The PACE program is a program that is all-inclusive for the elderly. The persons who qualify for the program are ones with an age of at least 55 years and should prove to deserve nursing home care level of care (Hirth et al., 2009). Enrolled members benefit from getting attention in various aspects. The program provides them with dental care in case they have dental issues, rehabilitation, and social services in case of different psychological challenges, nutritional counseling to keep them healthy as well as prescription drugs and personal care.
Pace programs play an essential role in taking care of the elderly. It enables them to have a comfortable and healthy living as well as making them happy in their old age. By giving them long-term care, they are able to live without having to visit hospitals from time to time, therefore, reducing unnecessary congestion in hospitals (Hirth et al., 2009). The cost of running hospitals is also reduced significantly because younger people have stronger immunity and most of them do not need to visit hospitals frequently, or even receive medical care from hospitals.
However, the PACE program also faces various limitations in its operation. The major challenge is finance. Long-term care requires constant supply of resources like medicinal drugs and other equipment required to take care of elderly people (Hirth et al., 2009). The resources and equipment require continued financing that is not always available. Besides, the program faces a challenge in managing the constantly increasing enrollment. Many people enroll to the program, therefore, making it difficult and expensive to manage.

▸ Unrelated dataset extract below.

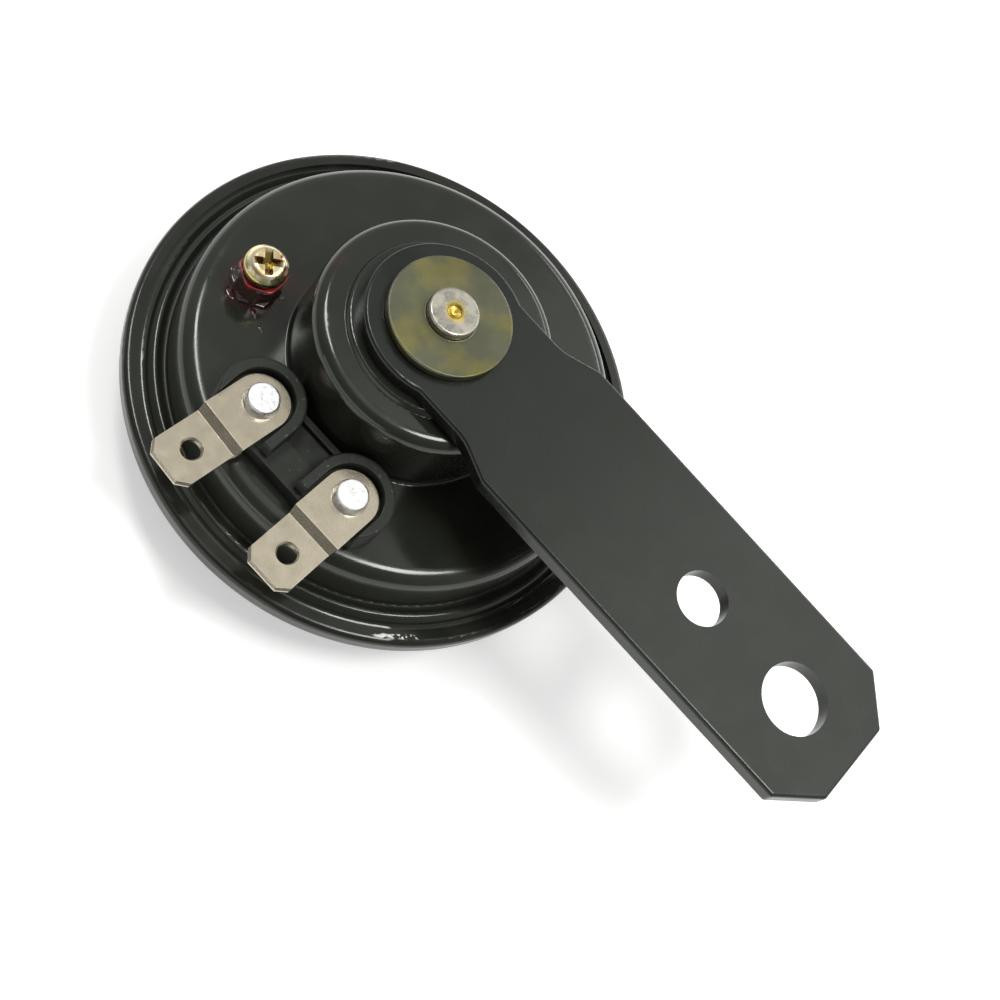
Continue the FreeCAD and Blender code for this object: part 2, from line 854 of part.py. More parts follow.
def striker_stud():
    foot = armature_flange_top + striker_gap
    stud = turned([
        (0, foot, 0),
        (striker_radius, foot, 0),
        (striker_radius, spring_arm_under, 0),
        (striker_neck_radius, spring_arm_under, 0),
        (striker_neck_radius, inner_plate_under, 0),
        (striker_radius, inner_plate_under, 0),
        (striker_radius, inner_plate_under + striker_head_height, 0),
        (0, inner_plate_under + striker_head_height, 0),
    ])
    stud.translate(toward_axis_at(contact_place, striker_orbit))
    return stud


def lead_lug():
    toward_axis = Vector(-right_rivet.x, -right_rivet.y, 0)
    toward_axis.normalize()
    tongue = strip_outline(right_rivet, right_rivet + toward_axis * (lug_tongue - lug_radius / 2), lug_radius, 0)
    lug = plate(tongue, lug_under, inner_plate_under)
    lug = lug.fuse(rod(lug_radius, lug_under, inner_plate_under, right_rivet)).removeSplitter()
    return lug.cut(rod(rivet_radius + rivet_clearance, lug_under, inner_plate_under, right_rivet))


# Adjusting screw

def adjusting_collar():
    collar = hex_prism(collar_across_flats, face_height, collar_top, collar_turn, collar_edge, 0)
    collar = collar.fuse(rod(collar_shank_radius, face_inside, face_height))
    flare = turned([
        (0, face_inside - collar_flare_height, 0),
        (collar_flare_radius, face_inside - collar_flare_height, collar_flare_height / 2),
        (collar_flare_radius, face_inside, 0),
        (0, face_inside, 0),
    ])
    bore = rod(screw_radius + screw_clearance, face_inside - collar_flare_height, collar_top)
    collar = collar.fuse(flare).cut(bore).removeSplitter()
    collar.translate(screw_place)
    return collar


def adjusting_screw():
    head_top = screw_head_under + screw_head_height
    screw = turned([
        (0, fixed_arm_top, 0),
        (screw_radius, fixed_arm_top, 0),
        (screw_radius, screw_head_under, 0),
        (screw_head_radius, screw_head_under, 0),
        (screw_head_radius, screw_head_under + screw_side_height, screw_side_round),
        (screw_head_radius - screw_dome_width, head_top, screw_dome_round),
        (0, head_top, 0),
    ])
    tip = recess_width / 4
    wide = recess_width / 2
    for turn in (0, 90):
        wing = outline([
            (Vector(-recess_reach, 0, head_top), 0),
            (Vector(recess_reach, 0, head_top), 0),
            (Vector(tip, 0, head_top - recess_depth), 0),
            (Vector(-tip, 0, head_top - recess_depth), 0),
        ]).extrude(Vector(0, recess_width, 0))
        wing.translate(Vector(0, -wide, 0))
        wing.rotate(Vector(0, 0, 0), UP, turn + recess_turn)
        screw = screw.cut(wing)
    screw.translate(screw_place)
    return screw


os.makedirs("parts", exist_ok=True)

save(back_cover(), "back_cover")
save(clamp_ring(), "clamp_ring")
save(rim_gasket(), "rim_gasket")
save(diaphragm(), "diaphragm")
save(pole_core(), "pole_core")
save(coil_bobbin(), "coil_bobbin")
save(coil_winding(), "coil_winding")
save(armature(), "armature")
save(mounting_bracket(), "mounting_bracket")
save(core_washer(), "core_washer")
save(tone_spacer(), "tone_spacer")
save(tone_disc(), "tone_disc")
save(spring_washer(), "spring_washer")
save(armature_nut(), "armature_nut")
save(terminal_block(), "terminal_block")
save(inner_plate(), "inner_plate")
for name, rivet, turn, upset_top in (
    ("left", left_rivet, left_blade_turn, fixed_arm_under),
    ("right", right_rivet, right_blade_turn, lug_under),
):
    save(terminal_blade(rivet, turn), "terminal_blade_" + name)
    save(terminal_rivet(rivet, upset_top), "terminal_rivet_" + name)
save(contact_fixed_arm(), "contact_fixed_arm")
save(contact_spring_arm(), "contact_spring_arm")
save(contact_point(fixed_arm_top), "contact_point_fixed")
save(contact_point(fixed_arm_top + contact_thickness), "contact_point_moving")
save(contact_spacer(), "contact_spacer")
save(striker_stud(), "striker_stud")
save(lead_lug(), "lead_lug")
save(adjusting_collar(), "adjusting_collar")
save(adjusting_screw(), "adjusting_screw")
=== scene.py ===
# %% [markdown]
# # The looks of a small electric disc horn
# The horn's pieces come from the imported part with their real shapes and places, in metres. Blender adds
# what steel, paint, plating and lacquer look like, the sealing lacquer as thin pieces of its own, the
# floor, the light and the camera. Nothing of the part is moved or reshaped, so a finish is all that most
# pieces need.

# %% Load the part
import json
import math

import bmesh
import bpy
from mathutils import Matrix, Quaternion, Vector, noise


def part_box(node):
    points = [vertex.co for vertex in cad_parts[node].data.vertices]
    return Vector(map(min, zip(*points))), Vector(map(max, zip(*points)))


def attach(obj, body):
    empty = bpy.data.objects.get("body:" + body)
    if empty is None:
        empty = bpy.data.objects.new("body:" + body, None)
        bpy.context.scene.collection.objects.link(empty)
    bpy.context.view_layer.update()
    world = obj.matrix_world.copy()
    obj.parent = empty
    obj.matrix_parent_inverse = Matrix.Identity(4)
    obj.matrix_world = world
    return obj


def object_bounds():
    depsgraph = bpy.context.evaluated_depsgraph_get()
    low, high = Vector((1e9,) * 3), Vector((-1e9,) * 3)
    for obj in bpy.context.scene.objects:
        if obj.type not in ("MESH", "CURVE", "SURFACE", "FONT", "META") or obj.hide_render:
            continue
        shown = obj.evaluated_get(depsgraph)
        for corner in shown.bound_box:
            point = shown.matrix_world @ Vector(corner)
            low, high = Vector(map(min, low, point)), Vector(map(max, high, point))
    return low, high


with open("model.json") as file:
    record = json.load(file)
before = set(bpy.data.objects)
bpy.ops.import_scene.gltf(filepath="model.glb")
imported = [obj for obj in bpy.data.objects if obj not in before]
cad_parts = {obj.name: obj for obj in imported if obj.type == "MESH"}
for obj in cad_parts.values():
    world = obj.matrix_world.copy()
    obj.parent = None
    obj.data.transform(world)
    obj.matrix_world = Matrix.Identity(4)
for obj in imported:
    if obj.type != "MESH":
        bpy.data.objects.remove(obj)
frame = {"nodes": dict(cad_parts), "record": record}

cad_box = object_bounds()
nodes = frame["nodes"]
mm = 0.001
for plain in list(bpy.data.materials):
    bpy.data.materials.remove(plain)
print("pieces in the part:", len(nodes))

# %% [markdown]
# Every place below is worked out from the part itself, so that it follows when the part is changed. The
# clamp ring is round, so the middle of its box is the horn's axis. The cross-slotted screw and its collar
# stand beside that axis, and the top of the moulded block lies one known step above the cover's face.

# %% Places read from the part
block_above_face = 3.95 * mm


def middle(name):
    low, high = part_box(name)
    return (low + high) / 2


def top_of(name):
    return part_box(name)[1].z


horn_axis = middle("clamp_ring")
collar_axis = middle("adjusting_collar")
rim_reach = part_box("clamp_ring")[1].x - horn_axis.x
core_top = top_of("pole_core")
collar_top = top_of("adjusting_collar")
screw_top = top_of("adjusting_screw")
face_height = top_of("terminal_block") - block_above_face
floor_height = cad_box[0].z
print("axis at", horn_axis.xy, "collar at", collar_axis.xy, "floor at", round(floor_height, 5))

# %% [markdown]
# The camera looks down on the horn's back. It could be placed by hand, but three circles of the real
# horn, the rim, the boss and the washer, fix it well: their ellipses give the height of the view and
# its turn, and the way they grow towards the viewer gives the distance. The camera is also rolled, so
# that the bracket runs to the lower right of the picture.

# %% Camera
target_from_axis = Vector((18.74, 1.53, -20.5)) * mm
view_target = Vector((horn_axis.x, horn_axis.y, 0)) + target_from_axis
view_distance = 208.8 * mm
view_azimuth = math.radians(1.809)
view_elevation = math.radians(59.318)
view_roll = math.radians(48.967)
view_lens = 62.23
nearest_seen = 0.01
farthest_seen = 50


def toward(azimuth, elevation):
    """Unit vector from the object, where azimuth 0 is the side of -Y and 90 the side of +X."""
    flat = math.cos(elevation)
    return Vector((math.sin(azimuth) * flat, -math.cos(azimuth) * flat, math.sin(elevation)))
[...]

Considering the benefits and challenges faced in operation of the program, it should be availed in al areas. By availing the program in all areas, congestion in facilities will be greatly reduced, hence increasing the capability of providing better services without straining on resources.
Hirth, V., Baskins, J., & Dever-Bumba, M. (2009). Program of all-inclusive care (PACE): Journal of the American Medical Directors Association, 10(3), 155-160.